English-Norwegian merchant and landowner (1630–1681)

Thomas Hammond (1630 - April 1681) was an English-born Norwegian merchant and landowner who specialised in the timber trade. He was one of the most prominent businessmen in Trondheim during the 17th century.

== Life ==
Hammond was born in 1630 in Suffolk, England to landowner Edward Hammond (c. 1595). Hammond settled in Trondheim, following a growing timber trade between Norway and England. Hammond worked with his brother John, a merchant in London, in the timber trade. He eventually acquired land properties and forests, and was among the powerful merchants in Trondheim in the 17th century. He ran a lumber trading business and held agriculture and forests in central and northern Norway. He also ran a sawmill with wood from its own forests.
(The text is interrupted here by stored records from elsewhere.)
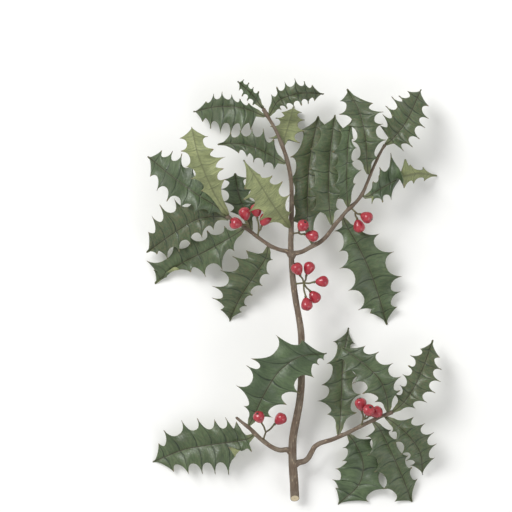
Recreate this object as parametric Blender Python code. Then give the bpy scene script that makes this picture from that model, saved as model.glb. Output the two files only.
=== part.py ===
"""A cut holly sprig, lying flat: a woody stem with four side shoots, spiny leaves, and stalked berries.

The stem lies along +Y with its cut end at -Y, and +Z is up. Lengths in this file are millimetres until
an object is made from them; MM turns them into metres.
"""

import bpy
import numpy as np
from mathutils import Vector

MM = 0.001

# Driving dimensions, in millimetres.
GAP = 0.35                   # clearance where one piece meets another
BLADE_THICKNESS = 0.8
PETIOLE_HALF_WIDTH = 1.0
PETIOLE_LENGTH = 4.5
NECK_HALF_WIDTH = 2.6        # half width of the blade where it leaves the petiole
SINUS_DEPTH = 0.30           # how far the margin cuts in between two spines, as a part of the half width
WAVE_HEIGHT = 1.8            # how far the spines turn up and down by turns
BLADE_CUP = 0.12             # rise of the margin over the midrib, per millimetre of half width
VEIN_SLANT = 0.35            # how far a side vein runs forward, per millimetre of half width
VEIN_SPACING = 0.02          # least gap between the feet of two side veins, as a part of the midrib
FLAT_SPINE = 8.0             # spines nearer the midrib than this turn up and down less
LEAST_ASIDE = 0.3            # the shallowest angle at which a piece leaves the wood, as a sine
BERRY_LENGTH = 9.6
BERRY_WIDTH = 8.6
STALK_RADIUS = 0.65
BRANCH_RADIUS = 0.58          # the second and later branches of a stalk
STALK_SIDES = 6
BUD_LENGTH = 4.2
BUD_WIDTH = 2.4

# How finely the curved pieces are drawn.
STEM_SIDES = 8
SHOOT_SIDES = 6
WOOD_STEPS = 2               # bends between two points of the pith
JOINT_STEPS = 20             # finer steps, which place the pieces that grow on the wood
MIDRIB_STEPS = 24
BERRY_SEGMENTS = 10
BERRY_RINGS = 7
BUD_SEGMENTS = 8
BUD_RINGS = 5

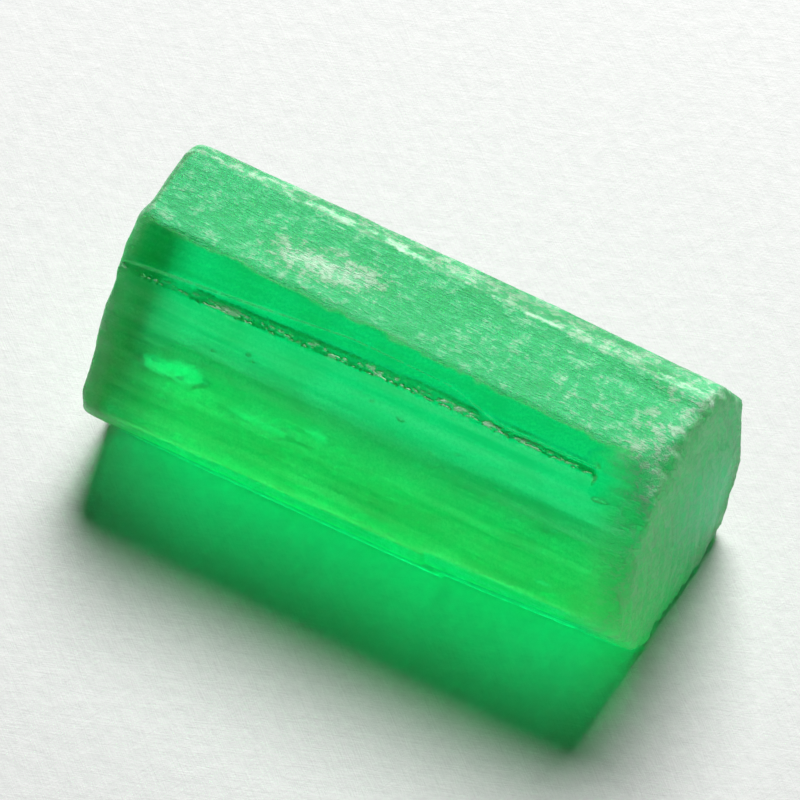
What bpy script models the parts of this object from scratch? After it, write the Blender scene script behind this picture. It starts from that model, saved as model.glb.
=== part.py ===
# Raw emerald crystal: one six-sided beryl prism broken off at both ends, lying on a prism face.
# X runs along the crystal's long axis, -Y is the front, and the bottom face rests at Z = 0.
# The origin is on the floor, under the middle of the crystal's bounding box.

import math
from collections import namedtuple

import bmesh
import bpy
from mathutils import Vector, geometry, noise

MM = 0.001

# Driving dimensions
LENGTH = 12.2 * MM  # along the prism, broken end to broken end
HEIGHT = 5.2 * MM  # floor to top face
AXIS_HEIGHT = HEIGHT / 2
SLICE_LENGTH = 0.28 * MM  # spacing of the cross-sections along the prism
LEFT_WEAR = 0.07 * MM  # worn corner around the left break
RIGHT_WEAR = 0.14 * MM  # worn corner around the right break
LEFT_END = -LENGTH / 2
RIGHT_END = LENGTH / 2

# The sides in order around the prism, seen as lines in the cross-section. Facing is the angle of
# the outward normal: 0 is the front (-Y), 90 is up, 180 is the back. Distance is from the axis at
# mid length, and drift is how much it grows per length. Strips divide the side for its relief.
Side = namedtuple("Side", "name facing distance drift strips relief")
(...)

In 1659, he married Elisabeth Henriksdatter Sommerschild (1635–1682), who was the daughter of another English immigrant, Henrik Sommerschild (1584–1664). They had seven children including Sara Hammond who married Albert Angell, who were the parents of Thomas Angell.

== Death and legacy ==
Thomas Hammond died during the 1681 Trondheim fire (18-19 April 1681). After his death, Hammond was granted a certificate from a magistrate stating that he was an honest trader. At the time of his death, Hammond was owed money by various debtors, but the fire had destroyed most of the debtor's papers. Disputes between the heirs and the estate's debtors would persist for several years after Hammond's demise.

A year after his death, his wife Elisabeth died. It was speculated that she had deliberately thrown herself into a river. She was buried in Trondheim cathedral.